The Complicated “Return to Form:” James Brubaker and Brian Flota Talk Radiohead’s A Moon Shaped Pool, The King of Limbs, and Reference SNL for No Good Reason
Brian Flota: Hey there, James. It's apparently that time every half-decade where Radiohead decides to surprise-release a new album. On May 8, they released their long-awaited ninth studio album, A Moon Shaped Pool. For most critics it appears to be a brilliant "return to form." And while I generally like it, I'm not exactly sure what this is supposed to mean. I was one of the several people on the planet that quite liked The King of Limbs, the previous surprise-released album, which came out all the way back in 2011. Unlike their two previous albums, the dreadful Hail to the Thief (2003) and the slightly better but still yawn-inducing In Rainbows (2007), it was nice to hear them put some propulsion back into their music. I liked The King of Limbs because it was sort of like an EDM record for an audience who just sent their oldest child off to college. It was glitchy music for people who can't get glitchy anymore, and I appreciated the sedate, practically sleepy attempt at the frenetic it captured.
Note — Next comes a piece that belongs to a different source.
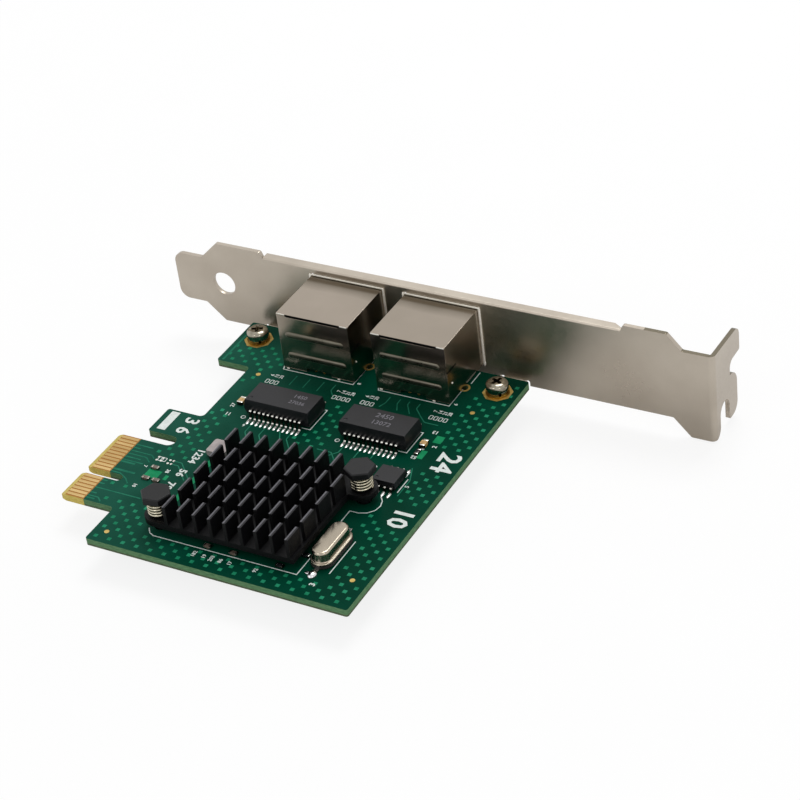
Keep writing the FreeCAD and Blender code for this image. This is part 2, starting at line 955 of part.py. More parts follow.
def light_pipes(side):
    """Indicator windows of both jacks; side is 0 for the left one and 1 for the right one."""
    front = jack_front - shield_thickness - housing_clearance
    pipes = []
    for left in jack_lefts:
        x0, x1 = light_spans(left)[side]
        pipes.append(block(x0, x1, front - light_depth, front,
                           light_floor(), light_floor() + light_height))
    return pipes


def solder_cone(x, y):
    """Faceted solder fillet round one contact pin."""
    def level(radius, z):
        return outline(octagon(radius, x, y), lambda u, v: point(u, v, z))
    foot = level(solder_joint_radius, under)
    tip = level(solder_tip_radius, under - solder_joint_height)
    half_x = jack_contact_width / 2
    half_y = jack_contact_thickness / 2
    pin = block(x - half_x, x + half_x, y - half_y, y + half_y, under - solder_joint_height - 1, under + 1)
    return Part.makeLoft([foot, tip], True).cut(pin)


def jack_pin_solder():
    return [solder_cone(x, y) for left in jack_lefts for x, y in jack_pins(left)]


# ---- isolation transformers and chips ----

def moulded_body(x, y, length, width, floor, waist, roof, draft):
    """Moulded package: widest at its parting line, drafted above and below it."""
    def level(inset, z):
        corners = rounded(x - length / 2 + inset, x + length / 2 - inset,
                          y - width / 2 + inset, y + width / 2 - inset, 0)
        return outline(corners, lambda u, v: point(u, v, z))
    lower = Part.makeLoft([level(draft, floor), level(0, waist)], True)
    upper = Part.makeLoft([level(0, waist), level(draft, roof)], True)
    return join([lower, upper])


def gull_lead(side, edge, waist, thickness, reach, foot):
    """Side view of a gull-wing lead that leaves the body at edge; side is 1 or -1."""
    knee = edge + side * reach
    path = [
        (edge, waist),
        (knee, waist),
        (knee, top + thickness / 2),
        (knee + side * foot, top + thickness / 2),
    ]
    return bent_strip(path, thickness, 0, 0)


def transformer_body(x):
    body = moulded_body(x, transformer_row, transformer_length, transformer_width,
                        top + transformer_standoff, top + transformer_waist_height,
                        top + transformer_height, transformer_draft)
    dimple = rod(marker_radius, x - transformer_length / 2 + marker_inset,
                 transformer_row - transformer_width / 2 + marker_inset,
                 top + transformer_height - marker_depth, top + transformer_height + 1)
    return body.cut(dimple)


def transformer_leads(x):
    leads = []
    half = transformer_lead_width / 2
    for side in (-1, 1):
        edge = transformer_row + side * transformer_width / 2
        corners = gull_lead(side, edge, top + transformer_waist_height, transformer_lead_thickness,
                            transformer_lead_reach, transformer_foot_length)
        for offset in row(transformer_lead_count, transformer_lead_pitch):
            leads.append(rail(corners, x + offset - half, x + offset + half))
    return leads


def memory_chip():
    x, y = memory_centre
    body = moulded_body(x, y, memory_width, memory_length, top + memory_standoff,
                        top + memory_waist_height, top + memory_height, memory_draft)
    dimple = rod(marker_radius * 0.7, x - memory_width / 2 + marker_inset * 0.8,
                 y - memory_length / 2 + marker_inset * 0.8,
                 top + memory_height - marker_depth, top + memory_height + 1)
    return body.cut(dimple)


def memory_leads():
    x, y = memory_centre
    leads = []
    half = memory_lead_width / 2
    for side in (-1, 1):
        edge = y + side * memory_length / 2
        corners = gull_lead(side, edge, top + memory_waist_height, memory_lead_thickness,
                            memory_lead_reach, memory_foot_length)
        for offset in row(memory_lead_count, memory_lead_pitch):
            leads.append(rail(corners, x + offset - half, x + offset + half))
    return leads


def controller_chip():
    half = controller_size / 2
    floor = top + controller_standoff
    return block(sink_centre_x - half, sink_centre_x + half, sink_centre_y - half,
                 sink_centre_y + half, floor, floor + controller_height)


def controller_pads():
    """Solder pads round the edge of the controller's underside."""
    pads = []
    half = controller_pad_width / 2
    edge = controller_size / 2
    for offset in row(controller_pad_count, controller_pad_pitch):
        pad = block(sink_centre_x + offset - half, sink_centre_x + offset + half,
                    sink_centre_y - edge, sink_centre_y - edge + controller_pad_length,
                    top, top + controller_standoff)
        for quarter in range(4):
            turned = pad.copy()
            turned.rotate(point(sink_centre_x, sink_centre_y, 0), point(0, 0, 1), 90 * quarter)
            pads.append(turned)
    return pads


def thermal_pad():
    half = thermal_pad_size / 2
    floor = top + controller_standoff + controller_height
    return block(sink_centre_x - half, sink_centre_x + half, sink_centre_y - half,
                 sink_centre_y + half, floor, floor + thermal_pad_thickness)


# ---- heat sink and its push pins ----

def heat_sink():
    """Base with two ears at opposite corners and rows of short cross-cut fins."""
    base = [block(sink_left, sink_right, sink_near, sink_far, sink_floor, sink_deck)]
    for x, y in pin_places:
        base.append(rod(ear_radius, x, y, sink_floor, sink_deck))
        base.append(block(min(x, sink_centre_x), max(x, sink_centre_x), y - ear_radius,
                          y + ear_radius, sink_floor, sink_deck))
    body = join(base)
    roof = sink_deck + fin_height
    fins = []
    for column in range(fin_columns):
        x = sink_left + fin_margin + column * fin_pitch
        for line in range(fin_rows):
            if column == fin_columns - 1 and line == fin_rows - 1:
                continue
            y = sink_near + line * fin_row_pitch
            fins.append(block(x, x + fin_thickness, y, y + fin_length, sink_deck, roof))
    body = join([body] + fins)
    holes = [rod(ear_hole_radius, x, y, sink_floor - 1, sink_deck + 1) for x, y in pin_places]
    return body.cut(holes)


def hexagon(radius, x, y, turn):
    angles = [math.radians(turn + 60 * index) for index in range(6)]
    return [(x + radius * math.cos(angle), y + radius * math.sin(angle), 0) for angle in angles]


def push_pin(x, y, turn):
    """Plastic pin: hexagonal head, shank through ear and board, split barb below."""
    roof = pin_head_floor + pin_head_height
    head = slab(hexagon(pin_head_radius, x, y, turn), pin_head_floor, roof)
    rims = [edge for edge in head.Edges if abs(edge.BoundBox.ZMin - roof) < 1e-6]
    head = head.makeChamfer(pin_head_chamfer, rims)
    shank = rod(pin_shank_radius, x, y, under, pin_head_floor)
    barb = Part.makeCone(pin_barb_radius, pin_tip_radius, pin_barb_height,
                         point(x, y, under), point(0, 0, -1))
    half = pin_split_width / 2
    split = block(x - half, x + half, y - pin_barb_radius - 1, y + pin_barb_radius + 1,
                  under - pin_barb_height - 1, under - 0.2)
    return join([head, shank, barb]).cut(split)


def push_pins():
    turns = [10, 30]
    return [push_pin(x, y, turn) for (x, y), turn in zip(pin_places, turns)]


def pin_spring(x, y):
    """Compression spring between the ear and the head of a push pin."""
    height = spring_length - 2 * spring_wire_radius
    helix = Part.makeHelix(height / spring_turns, height, spring_radius)
    section = [(spring_radius + u, v, 0) for u, v, _ in hexagon(spring_wire_radius, 0, 0, 0)]
    wire = outline(section, lambda u, v: point(u, 0, v))
    coil = Part.Wire(helix).makePipeShell([wire], True, True)
    coil.translate(point(x, y, sink_deck + spring_wire_radius))
    return coil


# ---- crystal and small parts ----

def crystal_oval(inset):
    half_x = crystal_width / 2 - inset
    half_y = crystal_length / 2 - inset
    return rounded(crystal_centre_x - half_x, crystal_centre_x + half_x,
                   crystal_centre_y - half_y, crystal_centre_y + half_y, half_x)


def crystal_seat():
    return top + crystal_lead_thickness + crystal_base_height


def crystal_base():
    return slab(crystal_oval(0), top + crystal_lead_thickness, crystal_seat())


def crystal_can():
    """Drawn metal can with a welded flange."""
    flange_roof = crystal_seat() + crystal_flange_height
    rim = slab(crystal_oval(0), crystal_seat(), flange_roof)
    roof = top + crystal_height
    can = slab(crystal_oval(crystal_can_inset), crystal_seat(), roof)
    edges = [edge for edge in can.Edges if abs(edge.BoundBox.ZMin - roof) < 1e-6]
    can = can.makeFillet(crystal_top_radius, edges)
    return join([rim, can])


def crystal_leads():
    half = crystal_lead_width / 2
    reach = crystal_length / 2 + crystal_lead_overhang
    leads = []
    for side in (-1, 1):
        inner = crystal_centre_y + side * crystal_length / 4
        outer = crystal_centre_y + side * reach
        leads.append(block(crystal_centre_x - half, crystal_centre_x + half,
                           min(inner, outer), max(inner, outer), top, top + crystal_lead_thickness))
    return leads


def power_inductor():
    half = inductor_size / 2
    corners = rounded(inductor_centre_x - half, inductor_centre_x + half,
                      inductor_row - half, inductor_row + half, inductor_corner_radius)
    floor = top + inductor_foot_height
    return slab(corners, floor, top + inductor_height)


def inductor_feet():
    half = inductor_size / 2 - inductor_corner_radius
    feet = []
    for side in (-1, 1):
        inner = inductor_row + side * (half - inductor_foot_width)
        outer = inductor_row + side * half
        feet.append(block(inductor_centre_x - half, inductor_centre_x + half,
                          min(inner, outer), max(inner, outer), top, top + inductor_foot_height))
    return feet


def chip_part(x, y, length, width, height, along_y, level):
    """Body and two metal ends of a chip part on the board face at level (1 top, -1 under)."""
    end = length * chip_end_share
    body = block(-length / 2 + end, length / 2 - end, -width / 2, width / 2, 0, height)
    ends = [
        block(-length / 2, -length / 2 + end, -width / 2, width / 2, 0, height),
        block(length / 2 - end, length / 2, -width / 2, width / 2, 0, height),
    ]
    for shape in [body] + ends:
        if along_y:
            shape.rotate(point(0, 0, 0), point(0, 0, 1), 90)
        z = top if level > 0 else under - height
        shape.translate(point(x, y, z))
    return body, ends


def place_chips(places, length, width, height):
    bodies = []
    ends = []
    for x, y, along_y, level in places:
        body, caps = chip_part(x, y, length, width, height, along_y, level)
        bodies.append(body)
        ends += caps
    return bodies, ends


def filter_capacitor_places():
    """Tan capacitors beside the transformers, and decoupling ones under the controller."""
    half = transformer_length / 2
    places = [
        (transformer_centres[0] - half - left_capacitor_gap, transformer_row, True, 1),
        (transformer_centres[1] + half + right_capacitor_gap, transformer_row, True, 1),
    ]
    for offset_x in row(2, decoupling_spacing_x):
        for offset_y in row(2, decoupling_spacing_y):
            places.append((sink_centre_x + offset_x, sink_centre_y + offset_y, True, -1))
    return places


def coupling_capacitor_places():
    """Small capacitors behind the fingers and along the near edge of the heat sink."""
    column = finger_shoulder + coupling_setback
    near = sink_near + near_part_inset
    return [
        (column, coupling_row + coupling_pitch, False, 1),
        (column, coupling_row, False, 1),
        (column + coupling_step, coupling_row, False, 1),
        (sink_left + first_near_offset, near, False, 1),
        (sink_left + second_near_offset, near, False, 1),
        (sink_centre_x, sink_centre_y + decoupling_reach, False, -1),
        (sink_centre_x, sink_centre_y - decoupling_reach, False, -1),
    ]


def chip_resistor_places():
    right_end = transformer_centres[1] + transformer_length / 2
    return [
        (right_end + right_capacitor_gap, transformer_row - terminator_drop, True, 1),
        (sink_left + third_near_offset, sink_near + near_part_inset, False, 1),
        (sink_right - near_part_inset, crystal_centre_y - crystal_part_drop, False, 1),
        (transformer_centres[0], jack_rear - bias_gap, False, -1),
        (transformer_centres[1], jack_rear - bias_gap, False, -1),
    ]


def test_points():
    crystal_side = crystal_centre_x + crystal_width / 2
    places = [
        (finger_shoulder + corner_point_inset_x, -free_edge_distance + corner_point_inset_y),
        (crystal_side + crystal_point_gap, crystal_centre_y - crystal_point_drop),
        (upper_edge_inset + shoulder_point_inset_x, shoulder_near - shoulder_point_inset_y),
        (screw_columns[1] - screw_point_inset_x, screw_row - screw_point_drop),
    ]
    return [rod(test_point_radius, x, y, top, top + pad_thickness) for x, y in places]


os.makedirs("parts", exist_ok=True)
save("circuit_board", [circuit_board()])
save("edge_contacts_front", edge_contacts(top, top + contact_plating))
save("edge_contacts_back", edge_contacts(under - contact_plating, under))
save("screw_pads", screw_pads())
save("shield_leg_pads", leg_pads())
save("test_points", test_points())
save("mounting_bracket", [mounting_bracket()])
save("bracket_screws", bracket_screws())
save("flat_washers", flat_washers())
save("lock_washers", lock_washers())
for jack_name, jack_left in zip(("left", "right"), jack_lefts):
    save("jack_shield_" + jack_name, [jack_shield(jack_left)])
    save("jack_housing_" + jack_name, [jack_housing(jack_left)])
    save("jack_contacts_" + jack_name, jack_contacts(jack_left))
save("link_lights", light_pipes(0))
save("activity_lights", light_pipes(1))
save("jack_pin_solder", jack_pin_solder())
for set_name, set_x in zip(("left", "right"), transformer_centres):
    save("transformer_body_" + set_name, [transformer_body(set_x)])
    save("transformer_leads_" + set_name, transformer_leads(set_x))
save("controller_chip", [controller_chip()])
save("controller_pads", controller_pads())
save("thermal_pad", [thermal_pad()])
save("heat_sink", [heat_sink()])
save("push_pins", push_pins())
save("push_pin_springs", [pin_spring(x, y) for x, y in pin_places])
save("crystal_base", [crystal_base()])
save("crystal_can", [crystal_can()])
save("crystal_leads", crystal_leads())
save("memory_chip", [memory_chip()])
save("memory_leads", memory_leads())
save("power_inductor", [power_inductor()])
save("inductor_feet", inductor_feet())
large_bodies, large_ends = place_chips(filter_capacitor_places(), large_chip_length,
                                       large_chip_width, large_chip_height)
small_bodies, small_ends = place_chips(coupling_capacitor_places(), small_chip_length,
                                       small_chip_width, small_chip_height)
resistor_bodies, resistor_ends = place_chips(chip_resistor_places(), small_chip_length,
                                             small_chip_width, small_chip_height)
save("filter_capacitors", large_bodies)
save("filter_capacitor_ends", large_ends)
save("coupling_capacitors", small_bodies)
save("coupling_capacitor_ends", small_ends)
save("chip_resistors", resistor_bodies)
save("chip_resistor_ends", resistor_ends)
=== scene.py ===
import json
import math

import bmesh
import bpy
from mathutils import Matrix, Vector


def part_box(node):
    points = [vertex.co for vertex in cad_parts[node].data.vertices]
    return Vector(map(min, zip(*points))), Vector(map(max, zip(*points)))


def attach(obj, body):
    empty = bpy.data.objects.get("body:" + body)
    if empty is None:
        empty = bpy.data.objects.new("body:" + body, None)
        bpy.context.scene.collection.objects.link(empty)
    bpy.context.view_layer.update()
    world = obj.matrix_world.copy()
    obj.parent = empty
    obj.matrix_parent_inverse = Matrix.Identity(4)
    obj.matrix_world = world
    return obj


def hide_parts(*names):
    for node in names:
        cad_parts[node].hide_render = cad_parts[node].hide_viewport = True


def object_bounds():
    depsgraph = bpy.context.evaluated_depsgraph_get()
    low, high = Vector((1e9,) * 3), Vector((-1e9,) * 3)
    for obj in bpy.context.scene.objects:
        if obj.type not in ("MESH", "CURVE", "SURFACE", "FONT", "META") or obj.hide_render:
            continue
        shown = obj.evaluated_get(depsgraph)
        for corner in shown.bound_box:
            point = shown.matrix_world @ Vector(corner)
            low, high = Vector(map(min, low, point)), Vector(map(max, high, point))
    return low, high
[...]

Further complicating any "return to form" narrative on my end regarding A Moon Shaped Pool is the fact that I find the group's two most celebrated albums, The Bends (1995) and OK Computer (1997), to be wildly overrated. In fact, I find OK Computer to be pretty dull. For a record that is supposedly one of the ten best albums ever made, it barely leaves an impression on this listener. If it weren't for the songs that had videos ("Karma Police" and "Paranoid Android"), I wouldn't be able to name a single song off it. At least The Bends has some good stand-alone songs! OK Computer (or OK Album as I like to call it) sounds very distinctly like a product of the 1990s, though it gets points for resisting the punk and metal influences that touched most 1990s radio rock up to that point, instead embracing a somber, prog-tinged psychedelia more akin to their humorless brethren Pink Floyd than, say, The Flaming Lips or Mercury Rev (whose psychedelic music always seemed to me drenched in a kind of punk Disneyana). For me, the group's unassailable masterpiece is Kid A (2000), as off-kilter a chart-topping album as there has ever been. As much as I love that album, it points to my biggest gripe with Radiohead. They are a band content to conservatively explore the avant-garde edges of popular music without fully embracing them. They don't go full-bore. They bring in the influences of electronica (especially Aphex Twin), trip-hop (like Massive Attack and Portishead), free jazz (like Albert Ayler or Charles Gayle) and psychedelic rock (The Boredoms or the aforementioned Flaming Lips) on that album, but never dive head first into these directions. There's always a hesitance on the part of Radiohead that always leaves me feeling like they're a bit insincere. That being said, Kid A, if it is insincere, is insincerity of the highest order.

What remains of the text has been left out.